The next month a second convention met at Wheeling, changed the name of the state to West Virginia, and began to draft a constitution. Voters approved the new constitution in April 1862, and a year later President Abraham Lincoln proclaimed West Virginia a state, to be admitted to the Union 60 days later, on June 20, 1863.
Industrialization and Labor Strife
John Peter Salley had discovered coal near Racine as early as 1742, and in 1794 at King’s Creek in the northern panhandle Peter Tarr constructed the first iron furnace west of the Alleghenies. Industrialization on a large scale, however, did not begin until after the Civil War, when outside capital opened up coal mines, drilled petroleum and gas wells, and built railroads and factories. Organizers from the United Mine Workers of America (UMW) came to West Virginia in 1890. On Dec. 6, 1907, the worst mining disaster in U.S. history left 361 dead at Monongah.
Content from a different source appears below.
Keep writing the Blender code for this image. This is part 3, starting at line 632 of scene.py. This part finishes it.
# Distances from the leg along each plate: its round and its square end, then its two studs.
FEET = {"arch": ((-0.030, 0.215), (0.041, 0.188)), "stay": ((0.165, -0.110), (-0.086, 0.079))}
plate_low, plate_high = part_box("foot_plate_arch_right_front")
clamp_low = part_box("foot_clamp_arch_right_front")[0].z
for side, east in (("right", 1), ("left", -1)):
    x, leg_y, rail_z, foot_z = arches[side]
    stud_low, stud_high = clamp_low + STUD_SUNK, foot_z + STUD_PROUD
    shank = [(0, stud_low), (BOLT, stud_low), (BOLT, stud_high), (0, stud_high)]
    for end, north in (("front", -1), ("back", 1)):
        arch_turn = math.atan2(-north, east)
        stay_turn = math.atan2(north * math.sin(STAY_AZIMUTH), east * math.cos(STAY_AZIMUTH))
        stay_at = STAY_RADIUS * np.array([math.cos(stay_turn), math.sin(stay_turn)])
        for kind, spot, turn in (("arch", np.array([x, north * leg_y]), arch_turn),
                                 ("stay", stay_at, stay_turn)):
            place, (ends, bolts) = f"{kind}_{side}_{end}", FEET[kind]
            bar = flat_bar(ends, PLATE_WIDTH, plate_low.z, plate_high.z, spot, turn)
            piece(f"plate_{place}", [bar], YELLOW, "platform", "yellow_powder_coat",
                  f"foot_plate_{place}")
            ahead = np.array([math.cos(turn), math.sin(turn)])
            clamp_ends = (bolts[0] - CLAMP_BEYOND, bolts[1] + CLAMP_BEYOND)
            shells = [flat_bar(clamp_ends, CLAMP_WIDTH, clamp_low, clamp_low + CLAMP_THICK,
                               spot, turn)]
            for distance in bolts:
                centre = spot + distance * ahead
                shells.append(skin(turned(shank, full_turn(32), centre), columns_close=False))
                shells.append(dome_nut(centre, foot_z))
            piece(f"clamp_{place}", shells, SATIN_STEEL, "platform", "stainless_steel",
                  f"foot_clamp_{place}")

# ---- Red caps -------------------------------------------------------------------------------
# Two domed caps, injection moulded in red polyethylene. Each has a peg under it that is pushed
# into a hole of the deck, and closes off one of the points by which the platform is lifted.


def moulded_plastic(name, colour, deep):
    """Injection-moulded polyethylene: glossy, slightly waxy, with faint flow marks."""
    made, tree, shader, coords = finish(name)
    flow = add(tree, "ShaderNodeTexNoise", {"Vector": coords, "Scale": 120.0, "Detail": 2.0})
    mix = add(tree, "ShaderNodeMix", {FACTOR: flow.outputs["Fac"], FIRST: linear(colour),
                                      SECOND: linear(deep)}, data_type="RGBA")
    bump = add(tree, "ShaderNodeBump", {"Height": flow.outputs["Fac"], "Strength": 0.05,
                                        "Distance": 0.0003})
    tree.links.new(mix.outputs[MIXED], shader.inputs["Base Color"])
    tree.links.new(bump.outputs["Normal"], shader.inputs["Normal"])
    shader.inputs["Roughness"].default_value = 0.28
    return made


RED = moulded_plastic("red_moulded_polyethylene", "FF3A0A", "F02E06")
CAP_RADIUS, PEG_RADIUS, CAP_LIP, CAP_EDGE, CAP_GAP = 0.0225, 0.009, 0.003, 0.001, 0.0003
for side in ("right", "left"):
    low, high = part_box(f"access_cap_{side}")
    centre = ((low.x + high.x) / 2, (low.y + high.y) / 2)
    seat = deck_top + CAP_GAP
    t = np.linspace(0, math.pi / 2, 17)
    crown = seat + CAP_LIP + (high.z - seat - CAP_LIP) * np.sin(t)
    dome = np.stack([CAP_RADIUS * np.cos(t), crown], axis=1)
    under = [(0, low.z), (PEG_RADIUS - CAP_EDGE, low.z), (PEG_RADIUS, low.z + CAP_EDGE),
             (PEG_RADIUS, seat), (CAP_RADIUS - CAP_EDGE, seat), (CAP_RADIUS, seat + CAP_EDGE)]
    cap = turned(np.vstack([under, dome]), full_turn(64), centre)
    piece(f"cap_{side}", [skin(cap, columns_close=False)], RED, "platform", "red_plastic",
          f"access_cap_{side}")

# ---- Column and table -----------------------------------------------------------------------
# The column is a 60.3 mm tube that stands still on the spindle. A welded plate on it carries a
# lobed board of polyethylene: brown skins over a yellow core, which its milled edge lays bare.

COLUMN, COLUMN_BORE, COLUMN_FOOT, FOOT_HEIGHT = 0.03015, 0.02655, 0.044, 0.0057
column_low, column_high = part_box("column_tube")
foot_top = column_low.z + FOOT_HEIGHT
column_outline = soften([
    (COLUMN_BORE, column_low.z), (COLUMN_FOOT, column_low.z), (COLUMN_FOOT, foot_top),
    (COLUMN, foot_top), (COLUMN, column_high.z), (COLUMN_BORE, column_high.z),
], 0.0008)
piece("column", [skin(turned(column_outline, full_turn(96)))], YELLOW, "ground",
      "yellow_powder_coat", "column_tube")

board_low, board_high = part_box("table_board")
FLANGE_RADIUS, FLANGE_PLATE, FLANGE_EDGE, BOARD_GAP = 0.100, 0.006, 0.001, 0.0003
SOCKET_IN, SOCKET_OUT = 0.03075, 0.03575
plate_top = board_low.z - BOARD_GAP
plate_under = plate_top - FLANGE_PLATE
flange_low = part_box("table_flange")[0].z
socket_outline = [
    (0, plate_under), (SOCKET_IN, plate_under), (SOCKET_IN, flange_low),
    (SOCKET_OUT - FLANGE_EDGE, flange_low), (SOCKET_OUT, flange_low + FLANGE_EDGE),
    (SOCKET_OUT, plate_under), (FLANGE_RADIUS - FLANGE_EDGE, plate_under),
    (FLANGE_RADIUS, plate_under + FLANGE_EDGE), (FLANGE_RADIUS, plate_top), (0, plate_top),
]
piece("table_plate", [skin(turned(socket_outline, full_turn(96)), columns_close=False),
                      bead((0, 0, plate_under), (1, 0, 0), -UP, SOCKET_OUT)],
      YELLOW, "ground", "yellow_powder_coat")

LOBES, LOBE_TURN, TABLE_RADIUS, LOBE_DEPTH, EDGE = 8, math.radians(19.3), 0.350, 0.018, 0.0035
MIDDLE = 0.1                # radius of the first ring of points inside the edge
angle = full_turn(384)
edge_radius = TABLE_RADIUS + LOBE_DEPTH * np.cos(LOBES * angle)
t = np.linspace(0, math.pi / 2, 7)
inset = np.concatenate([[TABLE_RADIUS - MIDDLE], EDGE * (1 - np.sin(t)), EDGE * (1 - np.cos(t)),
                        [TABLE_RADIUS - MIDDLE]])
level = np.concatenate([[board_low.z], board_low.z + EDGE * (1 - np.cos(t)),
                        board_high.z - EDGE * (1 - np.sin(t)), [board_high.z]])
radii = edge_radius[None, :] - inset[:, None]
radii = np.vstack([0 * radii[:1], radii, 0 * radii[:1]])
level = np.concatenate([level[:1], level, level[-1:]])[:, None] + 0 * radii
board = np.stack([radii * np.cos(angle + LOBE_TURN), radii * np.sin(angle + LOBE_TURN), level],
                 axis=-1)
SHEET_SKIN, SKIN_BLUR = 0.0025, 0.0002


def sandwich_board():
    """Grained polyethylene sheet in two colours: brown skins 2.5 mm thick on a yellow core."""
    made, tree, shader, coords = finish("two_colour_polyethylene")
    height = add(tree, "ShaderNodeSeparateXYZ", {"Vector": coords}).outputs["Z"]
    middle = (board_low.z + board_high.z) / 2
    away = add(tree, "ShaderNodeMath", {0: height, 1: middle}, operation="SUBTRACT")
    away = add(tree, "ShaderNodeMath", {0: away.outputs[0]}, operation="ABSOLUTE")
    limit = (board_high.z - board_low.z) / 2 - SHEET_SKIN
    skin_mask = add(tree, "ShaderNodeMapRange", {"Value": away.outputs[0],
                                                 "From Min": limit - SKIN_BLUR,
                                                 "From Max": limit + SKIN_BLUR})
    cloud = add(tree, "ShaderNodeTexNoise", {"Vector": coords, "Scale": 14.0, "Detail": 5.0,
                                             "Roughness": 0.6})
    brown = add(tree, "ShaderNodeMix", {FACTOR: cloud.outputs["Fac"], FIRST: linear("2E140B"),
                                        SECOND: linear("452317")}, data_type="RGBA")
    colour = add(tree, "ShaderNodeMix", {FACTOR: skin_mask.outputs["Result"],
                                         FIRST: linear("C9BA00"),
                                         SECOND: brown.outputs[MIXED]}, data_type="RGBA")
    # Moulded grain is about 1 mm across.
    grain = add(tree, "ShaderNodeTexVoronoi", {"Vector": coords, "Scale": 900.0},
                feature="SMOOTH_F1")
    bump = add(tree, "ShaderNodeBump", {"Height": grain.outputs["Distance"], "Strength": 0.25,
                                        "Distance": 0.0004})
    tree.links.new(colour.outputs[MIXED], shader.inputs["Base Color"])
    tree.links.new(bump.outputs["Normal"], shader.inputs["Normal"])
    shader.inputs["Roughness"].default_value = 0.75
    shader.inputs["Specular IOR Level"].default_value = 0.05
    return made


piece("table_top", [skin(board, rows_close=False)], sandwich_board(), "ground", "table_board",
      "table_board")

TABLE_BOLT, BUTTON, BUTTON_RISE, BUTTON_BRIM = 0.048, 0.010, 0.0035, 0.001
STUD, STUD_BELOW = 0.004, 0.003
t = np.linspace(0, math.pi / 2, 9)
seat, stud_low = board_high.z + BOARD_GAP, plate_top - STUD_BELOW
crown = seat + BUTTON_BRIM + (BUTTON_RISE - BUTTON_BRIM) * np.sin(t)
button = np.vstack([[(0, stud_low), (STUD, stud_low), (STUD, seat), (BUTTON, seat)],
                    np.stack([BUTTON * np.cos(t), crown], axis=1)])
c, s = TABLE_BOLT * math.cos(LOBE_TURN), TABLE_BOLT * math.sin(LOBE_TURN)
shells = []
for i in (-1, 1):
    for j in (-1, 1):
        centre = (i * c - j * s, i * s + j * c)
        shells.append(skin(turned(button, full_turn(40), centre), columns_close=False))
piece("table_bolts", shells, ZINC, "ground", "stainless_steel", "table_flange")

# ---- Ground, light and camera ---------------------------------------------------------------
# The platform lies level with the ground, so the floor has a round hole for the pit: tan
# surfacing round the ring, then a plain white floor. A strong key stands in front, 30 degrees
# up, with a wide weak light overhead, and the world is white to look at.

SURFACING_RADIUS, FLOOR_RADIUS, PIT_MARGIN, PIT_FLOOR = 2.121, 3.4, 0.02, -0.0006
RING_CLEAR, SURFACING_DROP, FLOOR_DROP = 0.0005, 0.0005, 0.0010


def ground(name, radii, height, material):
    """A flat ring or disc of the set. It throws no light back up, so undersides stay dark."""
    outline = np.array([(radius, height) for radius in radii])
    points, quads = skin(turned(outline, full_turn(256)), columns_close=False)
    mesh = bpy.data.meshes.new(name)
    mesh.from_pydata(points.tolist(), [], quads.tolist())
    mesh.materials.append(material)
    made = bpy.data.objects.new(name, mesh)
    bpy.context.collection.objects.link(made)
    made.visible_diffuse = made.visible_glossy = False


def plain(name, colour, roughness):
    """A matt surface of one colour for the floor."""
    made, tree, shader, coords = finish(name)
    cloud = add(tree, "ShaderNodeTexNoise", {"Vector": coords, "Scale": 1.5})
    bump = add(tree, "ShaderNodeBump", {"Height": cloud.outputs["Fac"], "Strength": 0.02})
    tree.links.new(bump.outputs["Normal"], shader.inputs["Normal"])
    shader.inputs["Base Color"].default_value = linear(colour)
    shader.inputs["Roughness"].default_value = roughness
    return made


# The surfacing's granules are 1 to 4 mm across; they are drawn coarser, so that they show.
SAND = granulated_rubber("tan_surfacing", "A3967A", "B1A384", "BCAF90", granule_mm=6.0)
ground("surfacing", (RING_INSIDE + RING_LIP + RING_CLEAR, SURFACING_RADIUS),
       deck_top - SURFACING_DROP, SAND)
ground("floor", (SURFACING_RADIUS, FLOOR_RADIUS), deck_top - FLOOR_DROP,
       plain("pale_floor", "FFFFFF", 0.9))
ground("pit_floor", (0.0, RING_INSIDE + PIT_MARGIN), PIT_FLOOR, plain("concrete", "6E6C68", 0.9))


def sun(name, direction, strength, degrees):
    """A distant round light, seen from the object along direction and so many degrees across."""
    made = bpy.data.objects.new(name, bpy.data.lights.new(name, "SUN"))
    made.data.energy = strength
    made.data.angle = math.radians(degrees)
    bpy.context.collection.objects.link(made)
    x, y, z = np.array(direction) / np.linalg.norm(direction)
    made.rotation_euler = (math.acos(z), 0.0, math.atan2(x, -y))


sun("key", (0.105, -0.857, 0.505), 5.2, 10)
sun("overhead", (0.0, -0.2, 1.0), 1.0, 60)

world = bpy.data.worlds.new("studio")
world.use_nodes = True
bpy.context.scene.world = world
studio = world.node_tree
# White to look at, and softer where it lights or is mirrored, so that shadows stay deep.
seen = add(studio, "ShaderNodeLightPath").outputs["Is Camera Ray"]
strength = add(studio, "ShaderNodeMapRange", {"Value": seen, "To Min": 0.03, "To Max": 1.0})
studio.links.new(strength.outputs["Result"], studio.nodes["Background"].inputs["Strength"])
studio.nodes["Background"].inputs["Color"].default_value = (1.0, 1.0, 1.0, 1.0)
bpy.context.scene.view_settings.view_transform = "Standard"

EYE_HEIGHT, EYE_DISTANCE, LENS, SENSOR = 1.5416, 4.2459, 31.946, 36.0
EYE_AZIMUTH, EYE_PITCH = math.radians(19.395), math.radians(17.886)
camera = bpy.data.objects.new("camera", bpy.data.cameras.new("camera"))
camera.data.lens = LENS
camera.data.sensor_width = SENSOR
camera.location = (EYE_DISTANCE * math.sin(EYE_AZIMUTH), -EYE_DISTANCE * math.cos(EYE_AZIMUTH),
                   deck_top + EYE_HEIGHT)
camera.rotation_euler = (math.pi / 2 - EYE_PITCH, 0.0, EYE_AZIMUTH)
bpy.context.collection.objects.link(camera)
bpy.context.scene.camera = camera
Frequent strikes and lockouts, particularly in 1912-13 and 1920-21, led to violent battles between miners on the one hand and company guards, local police, state militia, and federal troops on the other. Turmoil continued into the 1940s, when the UMW took the miners out on strike at the height of World War II. During the 1970s, wildcat strikes plagued the coalfields as union men defied their leadership. Recently, renewed interest in coal for electric power generation, and for coal gasification has aroused national attention, and West Virginia’s economic future again appears promising if labor-management cooperation can be realized.
West Virginia State: Land
- Area: 62,759 sq km (24,231 sq mi); rank: 41st.
- Capital and largest city: Charleston (1990 pop., 57,287).
- Counties: 55.
- Elevations: highest–1,483 m (4,865 ft), at Spruce Knob; lowest–73 m (240 ft), at the Potomac River.